> **Prompt**
Within the material below, locate the line with "Continue the three.js" and the line with "return piece", then return those two lines and all lines between them, exactly as written.

(Object modeling scripts)
+ + + + +

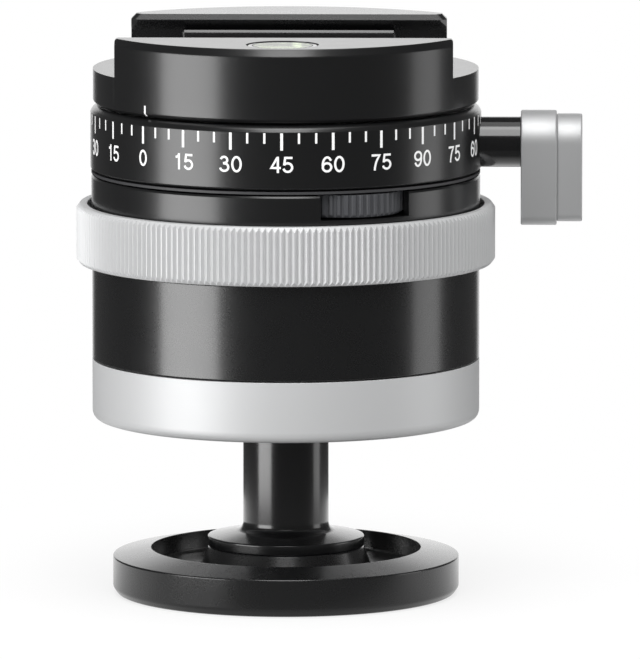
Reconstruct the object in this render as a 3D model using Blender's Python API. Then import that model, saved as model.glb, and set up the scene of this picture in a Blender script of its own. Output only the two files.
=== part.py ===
"""Inverted ball head for a tripod.

A round foot carries a stem and a ball. A cylindrical housing hangs over the ball, is locked by a
knurled ring, and carries a degree scale, a panning disc and a dovetail clamp on top.
Lengths are in metres, Z is up, and the origin is the middle of the foot's underside.
The front of the head faces -Y.
"""

from math import asin, atan2, cos, pi, radians, sin, sqrt

import bmesh
import bpy
from mathutils import Vector

# Clearances shared by all pieces
GAP = 0.0003            # between pieces that touch
OVERRUN = 0.002         # how far a cutter runs past the faces that it cuts

# Facets of the round pieces
ROUND_SIDES = 40
MEDIUM_SIDES = 28
SMALL_SIDES = 20
FINE_SIDES = 8
ARC_STEPS = 3
BALL_STEPS = 8
SHARP_ANGLE = radians(30)

# Foot disc
FOOT_RADIUS = 0.030
FOOT_EDGE_HEIGHT = 0.0065
FOOT_RIM_RISE = 0.0013
FOOT_CHAMFER_WIDTH = 0.0008
FOOT_CHAMFER_HEIGHT = 0.0011
RECESS_RADIUS = 0.0234
RECESS_FLOOR_HEIGHT = 0.0044
HUB_FOOT_RADIUS = 0.01485
HUB_TOP_RADIUS = 0.01345
HUB_HEIGHT = 0.0081
BUSH_FLANGE_RADIUS = 0.0090
BUSH_FLANGE_HEIGHT = 0.0020
BUSH_SHANK_RADIUS = 0.0058
BUSH_LENGTH = 0.0130
TRIPOD_THREAD_RADIUS = 0.00476      # 3/8 inch
PIN_RADIUS = 0.0010
PIN_PITCH_RADIUS = 0.0100
PIN_LENGTH = 0.0040

# Stem
FLANGE_RADIUS = 0.01355
FLANGE_EDGE_HEIGHT = 0.0015
FLANGE_CONE_RISE = 0.0012
STEM_RADIUS = 0.00742
STEM_FILLET = 0.0010
SPIGOT_RADIUS = 0.0050
SPIGOT_LENGTH = 0.0220

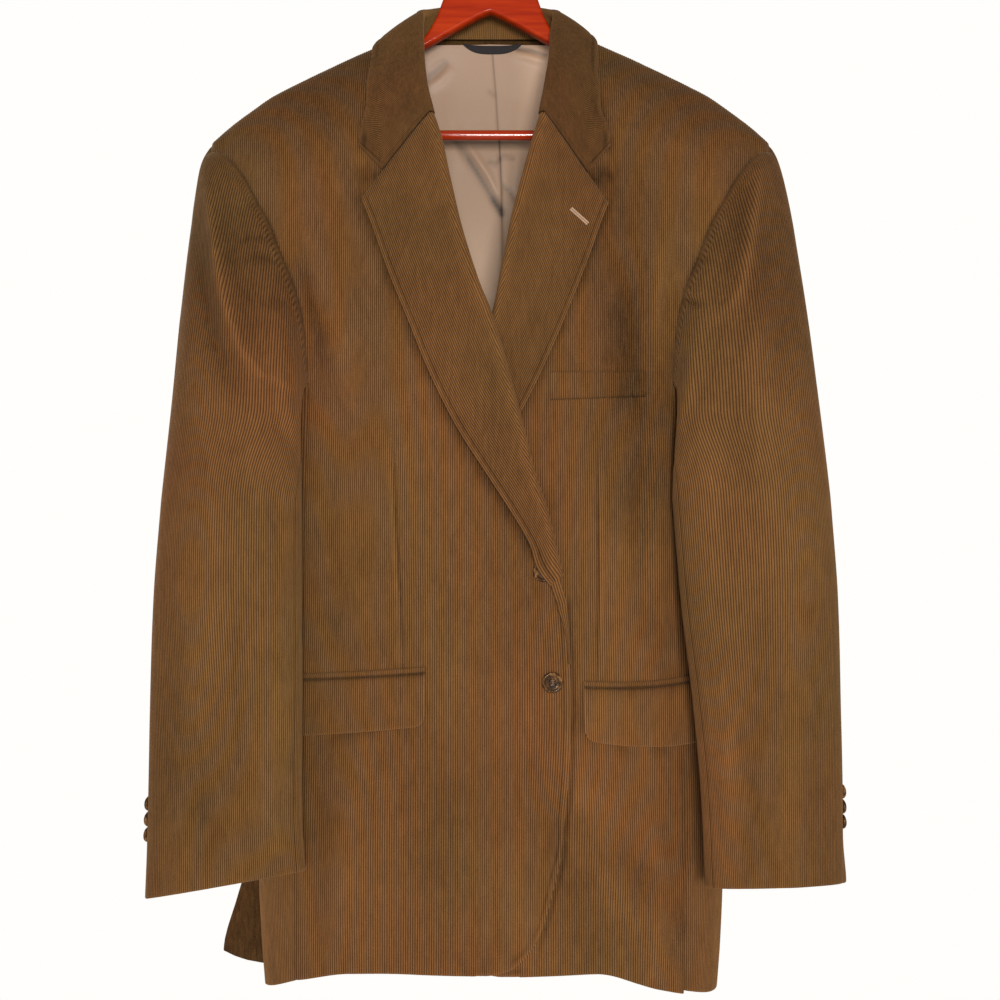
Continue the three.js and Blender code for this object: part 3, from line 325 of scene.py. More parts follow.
def lining_finish():
    """Beige satin: smooth, with a soft gloss, faint threads across and a little cloudiness."""
    satin = Finish("lining", Roughness=0.42, Sheen_Weight=0.05, Sheen_Roughness=0.3, Specular_IOR_Level=0.2)
    cloud = satin.noise((14, 14, 9), detail=3)
    thread = satin.noise((3000, 3000, 260), detail=1)
    # Painted light and shade from the second attribute, with cloud and thread
    value = 1 + cloud * 0.06 + thread * 0.05 + satin.attribute("tone")
    colour = satin.mix(0.5 + cloud, LINING_COLOUR, LINING_ROSE)
    satin.set(satin.shader, {"Base Color": satin.grade(colour, value)})
    satin.set(satin.shader, {"Normal": satin.bump(thread, 0.00004)})
    return satin.material


FINISHES = {"corduroy": corduroy_finish(), "lining": lining_finish()}


def link(name, mesh, node, finishes):
    """Puts a finished mesh into the scene, as the piece that stands for a node or as an added one."""
    for finish in finishes:
        mesh.materials.append(FINISHES[finish])
    piece = bpy.data.objects.new(name, mesh)
    bpy.context.scene.collection.objects.link(piece)
    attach(piece, "root")
    if node:
        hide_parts(node)
    return piece


def mesh_of(name, points, faces, second=None, sharp=75):
    """A mesh from points in metres and arrays of three- or four-cornered faces, shaded smooth."""
    faces = [np.asarray(f, int) for f in faces]
    used, corners = np.unique(np.concatenate([f.ravel() for f in faces]), return_inverse=True)
    totals = np.concatenate([np.full(len(f), f.shape[1]) for f in faces])
    mesh = bpy.data.meshes.new(name)
    mesh.vertices.add(len(used))
    mesh.vertices.foreach_set("co", points[used].astype(np.float32).ravel())
    mesh.loops.add(len(corners))
    mesh.loops.foreach_set("vertex_index", corners.astype(np.int32))
    mesh.polygons.add(len(totals))
    mesh.polygons.foreach_set("loop_start", (np.cumsum(totals) - totals).astype(np.int32))
    if second is not None:
        mesh.polygons.foreach_set("material_index", second.astype(np.int32))
    mesh.update(calc_edges=True)
    mesh.polygons.foreach_set("use_smooth", np.ones(len(totals), bool))
    mesh.set_sharp_from_angle(angle=math.radians(sharp))
    return mesh, used


def attribute(mesh, name, values):
    """A number at each vertex, for the materials."""
    mesh.attributes.new(name, "FLOAT", "POINT").data.foreach_set("value", values.astype(np.float32))


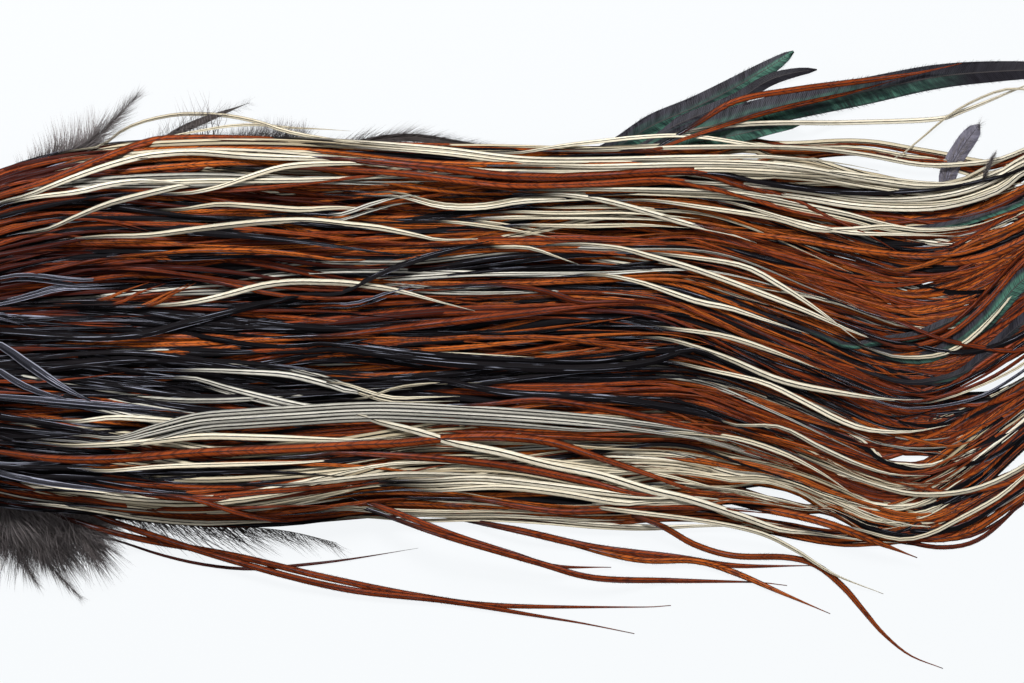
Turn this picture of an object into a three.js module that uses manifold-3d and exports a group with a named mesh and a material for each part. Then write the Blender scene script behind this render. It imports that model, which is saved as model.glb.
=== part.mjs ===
// A rooster saddle: the dried skin of a cockerel's lower back with its hackles still in it, lying flat.
// The skin is at the low-X end. Long narrow feathers grow from it in overlapping ranks and sweep towards +X,
// where they sag towards -Y and then curl up towards +Y. They hang together in locks, which are joined to the
// skin that they grow from, as the down at both its sides is. Feathers that stand apart are solids of their
// own: loose hackles along both edges, webby green feathers along the +Y edge, and downy body feathers.
// Millimetres, +Z up. The origin is the middle of the skin's flat underside, which rests on Z = 0.
import * as THREE from "three";
import { mergeVertices } from "three/addons/utils/BufferGeometryUtils.js";
import ManifoldModule from "manifold-3d";

// Driving dimensions
const SKIN_LENGTH = 96;
const SKIN_WIDTH = 112;
const SKIN_THICKNESS = 1.8;
const SKIN_EDGE_POINTS = 40;
const ROOT_HEIGHT = 0.6; // the underside of a lock where it roots in the skin
const ROOT_RUN = 5; // along which it comes up out of the skin
const ROOT_GATHER = 0.94; // how much nearer the middle it is there
const AIR = 0.4; // left between a lock or feather and what it lies on
const STEEPEST_CLIMB = 0.5; // how fast a feather climbs onto what is under it, towards its tip
const STEEPEST_DROP = 0.16; // and how fast it drops off it
const LIFTING_PASSES = 12;
const STRAY_THICKNESS = 0.9;
const DOWNY_THICKNESS = 1.4;
const GREEN_THICKNESS = 0.9;

// The flow of the whole saddle: at each X, the Y of its upper edge, its middle and its lower edge.
const FLOW = [
  [-48, 21, 0, -21],
  [-20, 36, 0, -35],
  [8, 47.5, 1, -44.5],
  [20, 53, 1, -47.5],
  [45, 59, 1, -50],
  [75, 61, 1, -53],
  [105, 61, 2, -53],
  [135, 59.5, 3, -50],
  [165, 59, 4, -51],
  [195, 59, 5, -53],
  [222, 59.5, 3.5, -52],
  [250, 59.5, -7.5, -53],
  [268, 58.5, -15, -56],
  [286, 55.5, -21.5, -58.5],
  [298, 54.5, -21, -57],
  [311, 55, -15.5, -49],
  [324, 58.5, -6.5, -40],
  [340, 66, 6, -26.5],
  [358, 78, 22, -10],
  [376, 92, 39, 8],
];

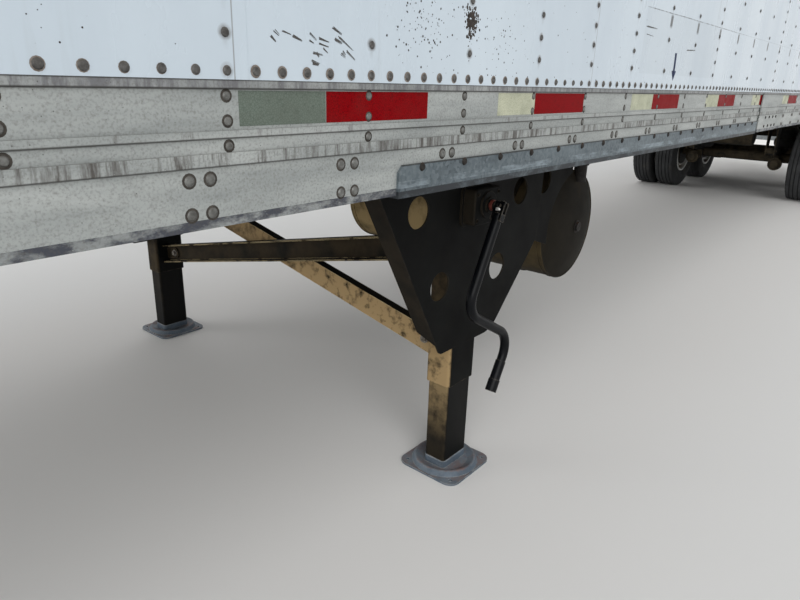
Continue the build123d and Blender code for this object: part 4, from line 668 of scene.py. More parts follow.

+ + + + +

> **Task output**
Continue the three.js and Blender code for this object: part 3, from line 325 of scene.py. More parts follow.
def lining_finish():
    """Beige satin: smooth, with a soft gloss, faint threads across and a little cloudiness."""
    satin = Finish("lining", Roughness=0.42, Sheen_Weight=0.05, Sheen_Roughness=0.3, Specular_IOR_Level=0.2)
    cloud = satin.noise((14, 14, 9), detail=3)
    thread = satin.noise((3000, 3000, 260), detail=1)
    # Painted light and shade from the second attribute, with cloud and thread
    value = 1 + cloud * 0.06 + thread * 0.05 + satin.attribute("tone")
    colour = satin.mix(0.5 + cloud, LINING_COLOUR, LINING_ROSE)
    satin.set(satin.shader, {"Base Color": satin.grade(colour, value)})
    satin.set(satin.shader, {"Normal": satin.bump(thread, 0.00004)})
    return satin.material


FINISHES = {"corduroy": corduroy_finish(), "lining": lining_finish()}


def link(name, mesh, node, finishes):
    """Puts a finished mesh into the scene, as the piece that stands for a node or as an added one."""
    for finish in finishes:
        mesh.materials.append(FINISHES[finish])
    piece = bpy.data.objects.new(name, mesh)
    bpy.context.scene.collection.objects.link(piece)
    attach(piece, "root")
    if node:
        hide_parts(node)
    return piece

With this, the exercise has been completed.